Permittivity: Permittivity measures polarity; emollients with high permittivity are highly polar, exhibiting greater affinity for water.22 By matching the formula’s permittivity closely to the permittivity of healthy skin, formulators can stabilize all the ingredients in the formula to achieve optimum performance on the skin. This is particularly important for multicomponent color cosmetics. Some high permittivity ingredients include lauryl lactate, diisopropyl sebecate and isostearyl hydroxystearate, and low permittivity ingredients include isoparaffin, isododecane and dimethicone.
Contact angle: Contact angle (CA) measures the angle formed by a liquid droplet on a solid surface at the air/solid/liquid contact point, which determines the degree to which a liquid wets or spreads on a solid; CA = 0 degrees indicates complete wetting, and CA = 180 degrees indicates complete non-wetting. Low spreadability emollients work well for an active requiring enhanced substantivity and low wash-off characteristics, e.g., eye treatments, sunscreens and lip products. Low contact angle ingredients include cyclosiloxanes, isoparaffin, isododecane and mineral oil. High contact angle ingredients include diisostearyl maleate, hydrogenated castor oil, dimethicone and dimethiconol. The addition of hydroxyl groups allows for hydrogen bonding interactions between the emollient and other more polar materials, as well as between emollient molecules.
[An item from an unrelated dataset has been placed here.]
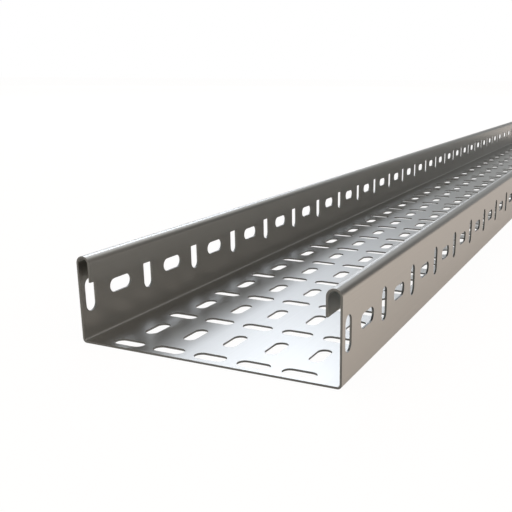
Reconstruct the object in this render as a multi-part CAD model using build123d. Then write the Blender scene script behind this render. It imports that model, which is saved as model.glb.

Interfacial tension: Interfacial tension (IFT) is an indicator of the ease with which emulsions are formed. Knowing the density of the two phases, researchers can calculate the IFT by measuring the curvature of the droplet. High IFT ingredients include mineral oil, isododecane and hydrogenated polyisobutene; low IFT ingredients include lauryl lactate, neopentyl glycol dicaprate and diisostearyl maleate.